Photo by Steve Kehayias

A Traffic Jam Sculpted in Sand

Miamians are accustomed to traffic jams, but they've probably never seen one in the sand before. Argentine artist Leandro Erlich’s Order of Importance — a fleet of 66 life-size sculptures of cars and trucks — recently took over the beach at Lincoln Road, where it proceeded to disintegrate and generate a whirlwind of attention. Commissioned by the City of Miami Beach, the sculptures are made from sand and meant to comment on the dangers of climate change. By creating a 21st-century traffic jam in sand, the project juxtaposes natural materials with the realities and demands of modern life. Over the course of the exhibit’s life, the cars and trucks have gradually degraded and disappeared into the beach.
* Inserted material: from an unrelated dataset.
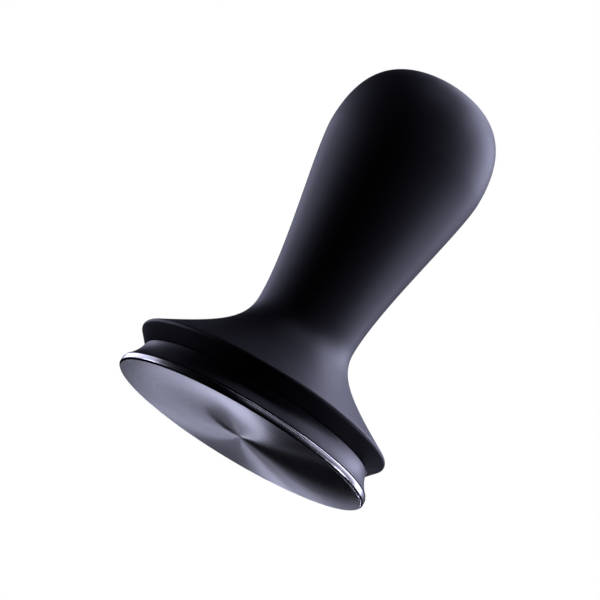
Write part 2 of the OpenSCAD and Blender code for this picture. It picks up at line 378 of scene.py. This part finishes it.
def curve_inset(curve, t, depth):
    """The same point moved in by depth, square to the curve"""
    a, b, c, d = (Vector(p) for p in curve)
    way = ((1 - t) ** 2 * (b - a) + 2 * t * (1 - t) * (c - b) + t * t * (d - c)).normalized()
    return curve_point(curve, t) + depth * Vector((-way.y, way.x))


def arc(centre, radius, start, end, steps):
    """Points (r, z) on an arc from the start angle to the end angle, in radians"""
    return [(centre[0] + radius * math.cos(start + (end - start) * i / steps),
             centre[1] + radius * math.sin(start + (end - start) * i / steps)) for i in range(steps + 1)]


def polyline(bm, points, closed=False):
    """Vertices and edges along points given as (r, z), in the plane y = 0, but none along the axis"""
    verts = [bm.verts.new((r, 0.0, z)) for r, z in points]
    pairs = list(zip(verts, verts[1:] + (verts[:1] if closed else [])))
    return verts + [bm.edges.new(pair) for pair in pairs if pair[0].co.x > 0 or pair[1].co.x > 0]


def clean(bm, merge=1e-7):
    bmesh.ops.remove_doubles(bm, verts=bm.verts[:], dist=merge)
    bmesh.ops.dissolve_degenerate(bm, dist=merge, edges=bm.edges[:])
    bmesh.ops.recalc_face_normals(bm, faces=bm.faces[:])


def turned(points, closed=False, steps=RINGS):
    """A solid of revolution about the upright axis"""
    bm = bmesh.new()
    bmesh.ops.spin(bm, geom=polyline(bm, points, closed), cent=(0, 0, 0), axis=(0, 0, 1),
                   angle=2 * math.pi, steps=steps, use_merge=True)
    clean(bm)
    return bm


def break_edges(bm, width, angle=math.radians(35)):
    """Rounds the edges sharper than angle"""
    sharp = [e for e in bm.edges if len(e.link_faces) == 2 and e.calc_face_angle(0.0) > angle]
    bmesh.ops.bevel(bm, geom=sharp, offset=width, offset_type="OFFSET", affect="EDGES", segments=2,
                    profile=0.5, material=-1, clamp_overlap=True)
    return bm


def finish(bm, node, body, materials, zones=None, smooth_below=math.radians(32)):
    """Turns the bmesh into the piece that stands for a CAD node"""
    for face in bm.faces:
        face.smooth = True
        if zones:
            face.material_index = zones(face)
    for edge in bm.edges:
        edge.smooth = not (len(edge.link_faces) == 2 and edge.calc_face_angle(0.0) > smooth_below)
    mesh = bpy.data.meshes.new(f"{node}_look")
    bm.to_mesh(mesh)
    bm.free()
    for material in materials:
        mesh.materials.append(material)
    piece = bpy.data.objects.new(f"{node}_look", mesh)
    bpy.context.scene.collection.objects.link(piece)
    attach(piece, body)
    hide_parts(node)
    return piece


def handle_curves(settings):
    """Flare, body and crown of the handle, each a curve with four control points"""
    edge_r = (FOOT_HIGH.x - FOOT_LOW.x) / 2 - settings.flange_step - settings.edge_radius
    edge_z = GRIP_LOW.z + settings.flange_rise
    slope = settings.flare_slope
    neck_r, neck_z = settings.neck_diameter / 2, settings.neck_height
    bulb_r, top = settings.bulb_diameter / 2, GRIP_HIGH.z
    bulb_z = top - settings.bulb_drop
    start = (edge_r + settings.edge_radius * math.sin(slope), edge_z + settings.edge_radius * math.cos(slope))
    drop, climb, span = start[0] - neck_r, neck_z - start[1], bulb_z - neck_z
    flare = [start, (start[0] - FLARE_LEAN[0] * drop * math.cos(slope),
                     start[1] + FLARE_LEAN[0] * drop * math.sin(slope)),
             (neck_r, neck_z - FLARE_LEAN[1] * climb), (neck_r, neck_z)]
    body = [(neck_r, neck_z), (neck_r, neck_z + BODY_LEAN[0] * span),
            (bulb_r, bulb_z - BODY_LEAN[1] * span), (bulb_r, bulb_z)]
    crown = [(bulb_r, bulb_z), (bulb_r, bulb_z + CROWN_LEAN[0] * settings.bulb_drop),
             (CROWN_LEAN[1] * bulb_r, top), (0.0, top)]
    return (edge_r, edge_z), [(flare, FLARE_STEPS), (body, BODY_STEPS), (crown, CROWN_STEPS)]


def grip_shape(settings, groove_r, lip=1.3 * MM, edge_wall=2.6 * MM):
    """Outer and inner outlines of the grip, from its lip up to the axis"""
    (edge_r, edge_z), curves = handle_curves(settings)
    seat = GRIP_LOW.z
    way = Vector((edge_r - groove_r, edge_z - seat))
    undercut = math.atan2(way.y, way.x) - math.asin(settings.edge_radius / way.length)
    outer = [(groove_r, seat)]
    outer += arc((edge_r, edge_z), settings.edge_radius, undercut - math.pi / 2,
                 math.pi / 2 - settings.flare_slope, 10)
    outer += [tuple(curve_point(c, i / n)) for c, n in curves for i in range(1, n + 1)]
    flange_wall_r = edge_r + settings.edge_radius - edge_wall
    inner = [(groove_r - lip, seat),
             (flange_wall_r, seat + (flange_wall_r - groove_r + lip) * math.tan(undercut))]
    inset = [tuple(curve_inset(c, i / n, settings.grip_thickness))
             for c, n in curves for i in range(1, n + 1)]
    inner += [p for p in inset[:-1] if p[0] < flange_wall_r] + [(0.0, inset[-1][1])]
    return outer[:-1] + [(0.0, outer[-1][1])], inner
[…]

However, after the immense attention the exhibit garnered, one car is planned to be restored and exhibited through the Super Bowl in February.

The installation is Erlich’s largest work to date and was the source of many selfies and much exploration during Miami Art Week. “Climate change and its consequences are no longer a matter of perspective or opinion,” Erlich said in a statement. “The climate crisis has become an objective problem that requires immediate solutions. As an artist, I am in a constant struggle to make people aware of this reality, in particular, the idea that we cannot shrink away from our responsibilities to protect the planet.”

Order of Importance. South Beach on the sand at Lincoln Road, miamibeachfl.gov.